Akın Üner, ataları mübadele ile gelmiş bir Samsunlu. Halen Samsun’da yaşayan Üner, esas mesleği olan elektronik mühendisliğini icra etmesinin yanında çeşitli sivil toplum kuruluşlarında aktif olarak görev alıp, köşe yazıları yazıyor ve elbette Türk edebiyatına yeni romanlar kazandırıyor. Üner’in uzmanlık alanı ise Balkan Türk kültürü…
Şu bir gerçek ki, Üner, Samsun için büyük bir şans. Samsun’un yetiştirdiği önemli bir kalem ve kültür insanı. Yayımlanmış 6 romanı bulunan Üner’in ilk iki romanı mekân olarak Samsun’u işleyen eserler. Bunlardan ilki olan ki, aynı zamanda Üner’in de ilk romanıdır. Çalı Harmanı, Sarışaban – Samsun hattındaki Türk –Rum değişiminin romanıydı aynı zamanda.
Romanı bu kadar önemsiyor oluşumuzdaki en etkili faktör elbette ki Samsun’u da anlatması. 1919-23 döneminin Samsun’unu anlattığı romanda Üner, sadece Saathane, Mecidiye, İskele, Büyük Cami gibi merkezi yerleri değil Kerimbey, Çırakman, Ökse, Tekkeköyü, Asarağaç gibi bugün mübadillerin meskun olduğu yerleri de anlatıyordu.
Romanda, Rum çeteci Hristo’nun dönüşümü iyi verilmişti. Hristo da bir Samsunluydu en nihayetinde. Zaten Samsunluluk kavramı çok iyi işleniyor. Neticede adamlar Rum ama Samsunlular; tıpkı bizimkilerin de bugün için Türk ama Sarışabanlı olmaları gibi. Çünkü çocuklukları orada, hayaller, korkuları, ölüleri, hatıraları hep oralara dair…
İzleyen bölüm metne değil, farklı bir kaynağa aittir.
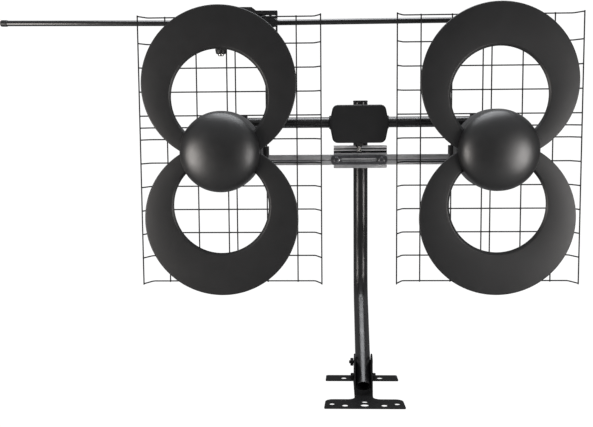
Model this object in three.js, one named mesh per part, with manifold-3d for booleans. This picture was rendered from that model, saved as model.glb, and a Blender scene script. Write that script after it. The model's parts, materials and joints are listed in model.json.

Çalı Harmanı hakkaniyetli bir romandı. Nalıncı keseri gibi işlememiş, meseleye insani cepheden bakmış ve sadece bizim değil Rumların acılarını da anlatmaya çalışmış. Öyle ki kitap bittiğinde memleketlerinden ayrı kalan herkes için yüreği yanıyor okurun.
Ama bir Samsunlu olan Üner, romanın merkezine Samsun’u yerleştirerek yerel bir hikâyeden evrensel mesajlar çıkarabiliyor.
Çalı Harmanı’nda bizi 1920’lerin Samsun’una götüren Üner, ikinci romanı Mümin Bulut’ta ise 2011 yılını anlatıyor. Çiftlik Caddesi, Çarşamba Hava Limanı, Raylı Sistem, OMÜ, Amisos Tepesi, Eski Sanayi Sitesi, Çırakman ve Çınaralan köyleri ilk akla gelenler…
Romandaki heyecan ve merak unsurları üst seviyede. Bilhassa sonlara yaklaştıkça gerilim düzeyi de artmakta ve okurda ‘bir an evvel sonunu getirme’ duygusunu artırmakta.
Mübadil köylerindeki en büyük efsaneler, malumunuz Rumların giderken bıraktıklarına inanılan küp küp altınlar inanışıdır. Bugüne kadar bulan çıkmış mıdır? Hiç sanmıyoruz ama sadece define ve kolay zengin olma meraklısı Türkler değil o giden Rumların torunları tarafından da delik deşik edilmiş nice mekân vardır bizim mübadil köyleri civarında. Romanda bu tutku da çok iyi verilmiş doğrusu.
Her şeyden bir tarafa, Samsunlular hemşehrileri Akın Üner’e teşekkür borçludur. Çünkü o hemen her romancı gibi, kendi hayatından beslenmeye devam ederken, memleketi ve yaşadığı şehir olan Samsun’dan kopamıyor. Sait Faik’in Adalar’dan; Yaşar Kemal ve Orhan Kemal’in Adana’dan; Orhan Pamuk’un İstanbul’dan, Cengiz Aytmatov’un Kırgızistan’dan kopmaması ve beslenmesi gibi o da Samsun’dan bakıyor dünyaya…
Özetle, Samsun kültür hayatının en önemli figürlerinden birisinin Akın Üner romancılığı olduğunu söyleyebiliriz.